The creation of a major copper producer also comes as the price of the widely used metal is on a record run, as a result of tight supply and strong demand. The metal, used in everything from power to construction, is sought by rapidly industrializing countries such as China as they build out their infrastructure.

The metal has also benefited from increased investor demand, with the launch of new copper-backed, exchange-traded funds in recent weeks.

In a conference call with analysts on Thursday, Inmet president and chief executive officer Jochen Tilk said the deal will create a larger company with more financial strength, something he said "will be more important than ever" in the mining industry in future.

"It's not only very logical for both of us ... but important for the long-term ability to survive and thrive in the copper business," Mr. Tilk said. "This is a very exciting and necessary transaction for Lundin and Inmet."

He said the merger will create a new senior base metals firm, which he argued Canada needs after losing such companies as Inco and Falconbridge to foreign buyers in a merger frenzy a few years ago.

The companies said there is no value attached to the deal, saying the deal was pursued to combine operations and not to achieve cost savings. There was no premium attached to the share combination.

Lundin Mining chairman Lukas Lundin said the merger will create "a new mining powerhouse" and an alternative senior copper company for investors.

"There aren't that many out there," Mr. Lundin said on the call Thursday.

Symterra's production profile is expected to be about 80 per cent copper, followed by zinc and nickel.

The name Symterra, comes from a combination of "symmetry" and "terra" according to a Lundin spokeswoman. Symmetry is meant to signal the alignment between Inmet and Lundin, and terra represents the earth.

Toronto-based Inmet produces copper, zinc and gold through its interests in four mining operations; Cayeli in Turkey, Las Cruces in Spain, Pyhasalmi in Finland and Ok Tedi in Papua New Guinea. It also has a 100-per-cent interest in Cobre Panama, a development property in Panama.

Vancouver-based Lundin has operations in Portugal, Spain and Sweden that produce copper, nickel, lead and zinc. It also has expansion projects at its Zinkgruvan operation in Sweden and its Neves Corvo mine in Portugal, along with an equity stake in the Tenke Fungurume copper/cobalt project in the Democratic Republic of Congo.

Mr. Tilk will be president and CEO of the new company, while Mr. Lundin will be non-executive chairman.

"We view this as a brilliant transaction as it would create a sizable copper producer with a meaningful pipeline of growth," said Tom Meyer, an analyst at Raymond James Ltd.

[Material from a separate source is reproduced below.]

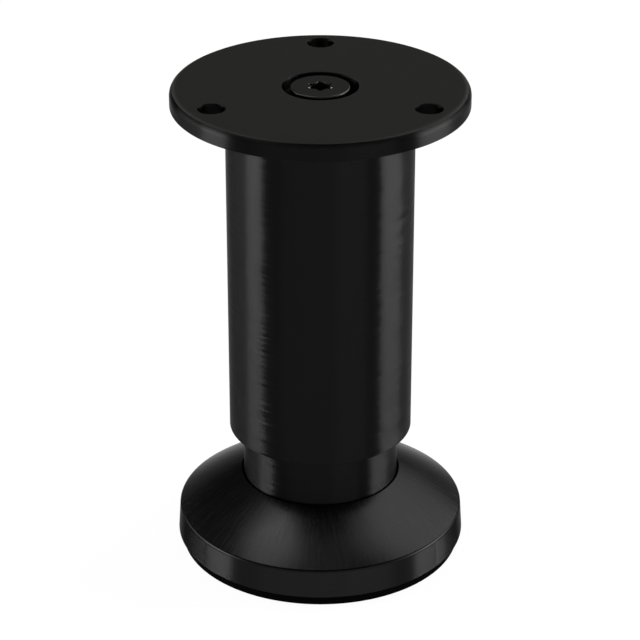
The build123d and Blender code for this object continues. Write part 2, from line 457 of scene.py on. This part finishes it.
# Zinc plate on cold-formed steel: dull silver with a cloudy passivation
ZINC_PLATE = GrainedFinish(
    "zinc_plated_steel",
    "#cfd2d4",
    0.32,
    metallic=1.0,
    grain_mm=0.6,
    cloud_mm=4.0,
    cloud_share=0.6,
    roughness_swing=0.08,
)


def soften(corners: Sequence[Corner]) -> Section:
    """Round the corners of a half section.

    Each rounding gets close neighbours on both sides, so that the flats beside it shade flat.

    Args:
        corners: radius, height and rounding of each corner, in order

    Returns:
        The points of the rounded line, as radius and height.
    """
    steps = 5
    neighbour_mm = 0.12
    points = []
    for index, (radius, height, rounding) in enumerate(corners):
        corner = Vector((radius, height))
        if rounding <= 0 or index in (0, len(corners) - 1):
            points.append((radius, height))
            continue
        before = Vector(corners[index - 1][:2]) - corner
        after = Vector(corners[index + 1][:2]) - corner
        half = before.angle(after) / 2
        back = rounding / math.tan(half)
        ends = [
            corner + leg.normalized() * (back + gap)
            for leg, gap in ((before, neighbour_mm), (before, 0), (after, 0), (after, neighbour_mm))
        ]
        if before.length > back + 2 * neighbour_mm:
            points.append(tuple(ends[0]))
        inward = (before.normalized() + after.normalized()).normalized()
        centre = corner + inward * (rounding / math.sin(half))
        first, last = ends[1] - centre, ends[2] - centre
        for step in range(steps + 1):
            share = step / steps
            spoke = first.slerp(last, share).normalized() * rounding
            points.append(tuple(centre + spoke))
        if after.length > back + 2 * neighbour_mm:
            points.append(tuple(ends[3]))
    return points


@dataclass
class Turning:
    """A mesh in the making, of rings of vertices about upright axes."""

    segments: int = 240
    crease_degrees: float = 32.0
    mesh: bmesh.types.BMesh = field(default_factory=bmesh.new)

    def ring(self, radius: float | Outline, height: float, centre: Vector) -> Vertices:
        """Add one ring of vertices.

        Args:
            radius: its radius, or a function from angle to radius
            height: its height
            centre: where its axis stands, as x and y

        Returns:
            The vertices in order.
        """
        vertices = []
        for index in range(self.segments):
            angle = FULL_TURN * index / self.segments
            reach = radius(angle) if callable(radius) else radius
            x = centre.x + reach * math.cos(angle)
            y = centre.y + reach * math.sin(angle)
            vertices.append(self.mesh.verts.new((x * MM, y * MM, height * MM)))
        return vertices

    def strip(
        self,
        rings: Sequence[Ring],
        centre: tuple[float, float] = (0.0, 0.0),
        closed: bool = False,
    ) -> tuple[Vertices, Vertices, Faces]:
        """Join rings, each to the next.

        Args:
            rings: radius and height of each ring
            centre: where their axis stands
            closed: whether the last joins the first again

        Returns:
            The first ring, the last ring and the new faces.
        """
        built = [self.ring(radius, height, Vector(centre)) for radius, height in rings]
        pairs = list(zip(built, built[1:]))
        if closed:
            pairs.append((built[-1], built[0]))
        faces = []
        for low, high in pairs:
            for index in range(self.segments):
                follow = (index + 1) % self.segments
                corners = (low[index], low[follow], high[follow], high[index])
                faces.append(self.mesh.faces.new(corners))
        return built[0], built[-1], faces

    def close(self, ring: Sequence[bmesh.types.BMVert]) -> None:
        """Close a ring with a fan about its middle.

        Args:
            ring: its vertices
        """
        middle = sum((vertex.co for vertex in ring), Vector()) / len(ring)
        hub = self.mesh.verts.new(middle)
        for index, vertex in enumerate(ring):
            self.mesh.faces.new((vertex, ring[(index + 1) % len(ring)], hub))

    def fill(self, rings: Sequence[Sequence[bmesh.types.BMVert]]) -> None:
        """Fill the flat face between an outer ring and the rings in it.

        Args:
            rings: the rings that bound the face
        """
        edges = []
        for ring in rings:
            for index, vertex in enumerate(ring):
                follow = ring[(index + 1) % len(ring)]
                edges.append(self.mesh.edges.get((vertex, follow)))
        bmesh.ops.triangle_fill(self.mesh, use_beauty=True, edges=edges)

    def piece(
        self, name: str, body: str, node: str, finishes: Sequence[Finish]
    ) -> bpy.types.Object:
        """Turn the mesh into a piece that stands for a CAD node.

        Args:
            name: the piece's name
            body: the body that it rides on
            node: the CAD node that it replaces
            finishes: its finishes, in the order of the faces' material index

        Returns:
            The finished object.
        """
        bmesh.ops.recalc_face_normals(self.mesh, faces=self.mesh.faces[:])
        data = bpy.data.meshes.new(name)
        self.mesh.to_mesh(data)
        self.mesh.free()
        data.shade_smooth()
        data.set_sharp_from_angle(angle=math.radians(self.crease_degrees))
        for finish in finishes:
            data.materials.append(finish.material())
        made = bpy.data.objects.new(name, data)
        bpy.context.scene.collection.objects.link(made)
        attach(made, body)
        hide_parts(node)
        log.info("%s: %d faces, rides on %s", name, len(data.polygons), body)
        return made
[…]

The expansion of Tenke expansion combined with the Cobre Panama development project is "an ideal combination in a robust commodity price environment," Mr. Meyer said.

"In our view, the new entity combines balance sheet and management strength for the benefit of all shareholders. Benefits, in our opinion, that could not necessarily be realized by owning the companies independently."

Other analysts were mixed on the news of the merger, which was announced after markets closed Wednesday. While the merger creates a large base metals producer it "appears to be combining simply for size," said BMO Nesbitt Burns analyst David Cotterell. "Similar recent mergers have not been well received by the market," Mr. Cotterell noted.



Inmet Mining Corp.

Explores and mines in Turkey, Spain, Finland and Papau New Guinea. Also developing an open-pit copper mine in Panama.

Main products: Copper, gold, zinc, pyrite.

Market value: $4.19-billion.

Annual revenue (2009): $983-million.

Annual profit: $269-million

Lundin Mining Corp.

Explores and mines in Sweden and Ireland.

Main products: Copper, zinc, nickel, lead.

Market value: $4.58-billion.

Annual revenue (2009): $745-million.